In reality expecting to get what you're asking about hardly exists anymore. It's a dream these days to get a day shift job AND have weekends off.
Many office jobs have that kind of schedule. Many high-paying jobs are usually daytime week days but sometimes require evening or weekend work.
Office work .
If your only criteria for a career is what hours you will work and that you will always be off on weekends, you are doomed to a boring and unfulfilling job.

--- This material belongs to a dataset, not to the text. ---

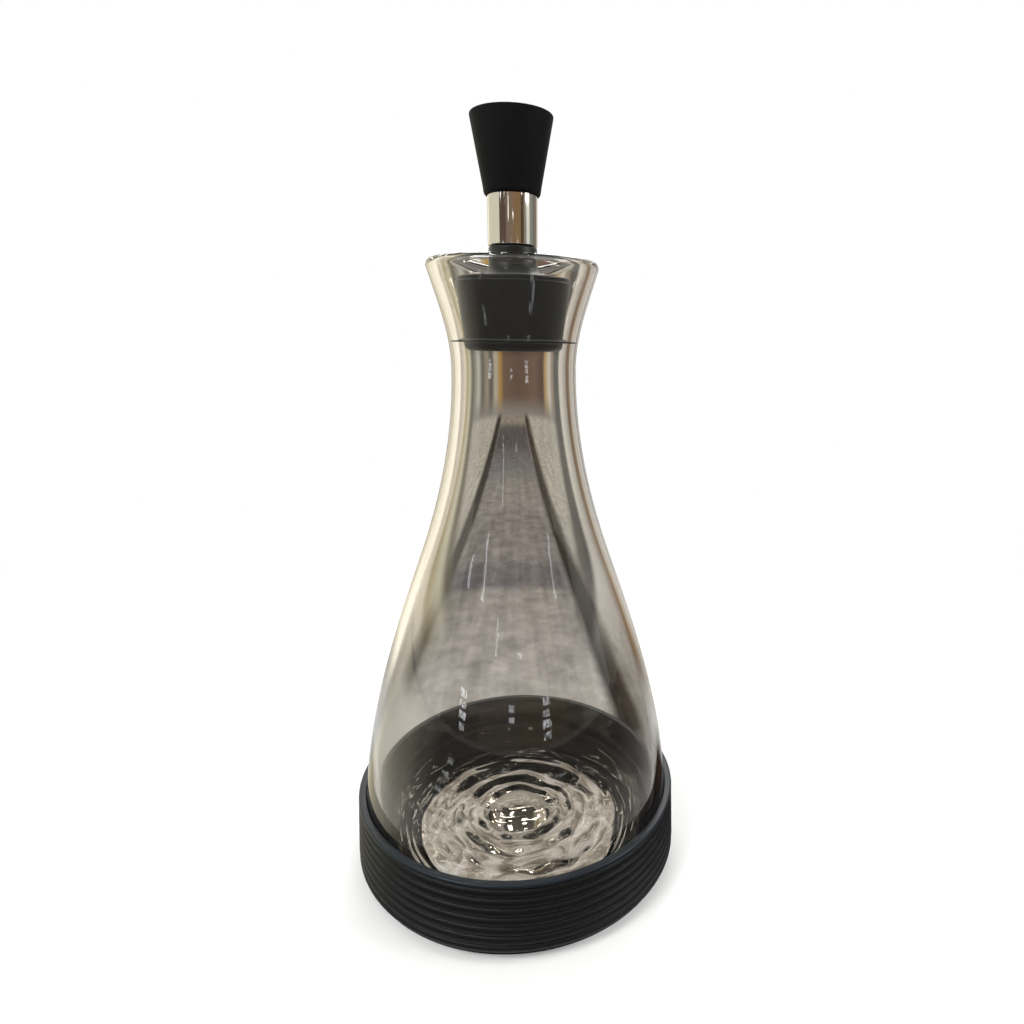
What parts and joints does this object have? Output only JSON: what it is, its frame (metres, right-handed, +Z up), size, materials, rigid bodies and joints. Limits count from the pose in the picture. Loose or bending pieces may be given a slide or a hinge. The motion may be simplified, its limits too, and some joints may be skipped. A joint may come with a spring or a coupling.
{
  "type": "oil dispenser bottle",
  "caption": "Waisted glass oil bottle in a ribbed silicone boot, with a silicone stopper, a steel pouring tube and a push-on cap.",
  "frame": {"origin": "centre of the underside of the boot, on the surface that the dispenser stands on", "axes": "+Z up along the common axis of the boot, bottle, stopper and cap; X and Y level, the vent hole of the pouring insert towards -X"},
  "size_m": [0.0936, 0.0936, 0.1979],
  "materials": {
    "boot_silicone": "matt moulded silicone",
    "bottle_glass": "clear polished glass",
    "plug_silicone": "satin moulded silicone",
    "core_plastic": "moulded black plastic",
    "tube_steel": "mirror-polished stainless steel",
    "insert_plastic": "natural moulded plastic",
    "cap_silicone": "matt soft-touch silicone",
    "stem_plastic": "moulded black plastic"
  },
  "bodies": {
    "boot": {"base_boot": "boot_silicone"},
    "bottle": {"glass_bottle": "bottle_glass"},
    "stopper": {"stopper_plug": "plug_silicone", "stopper_core": "core_plastic", "pour_tube": "tube_steel", "pour_insert": "insert_plastic"},
    "cap": {"cap_shell": "cap_silicone", "cap_stem": "stem_plastic"}
  },
  "joints": [
    {"name": "bottle_lift", "type": "slide", "parent": "boot", "child": "bottle", "axis": [0, 0, 1], "range_m": [0, 0.03]},
    {"name": "stopper_pull", "type": "slide", "parent": "bottle", "child": "stopper", "axis": [0, 0, 1], "range_m": [0, 0.028]},
    {"name": "cap_pull", "type": "slide", "parent": "stopper", "child": "cap", "axis": [0, 0, 1], "range_m": [0, 0.018]}
  ]
}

Clerical work. Alas, much clerical work is being eliminated by technology, but what jobs there are typically start between 8-9 am, and out by 5. And employers hate to pay low-level clericals overtime, so it almost never happens. Receptionist, file clerks, Dictaphone transcriptionists, secretarial work, accounting clerks (payroll, AP/AR), data entry. But avoid higher-end clerical & support positions as Executive Assistants (especially), Legal Secretaries & Paralegals, Administrative Assistants work their boss's hours & may have to work late quite often.
Also consider part-time jobs through temp agencies as you can stipulate what hours you are available, willing to work.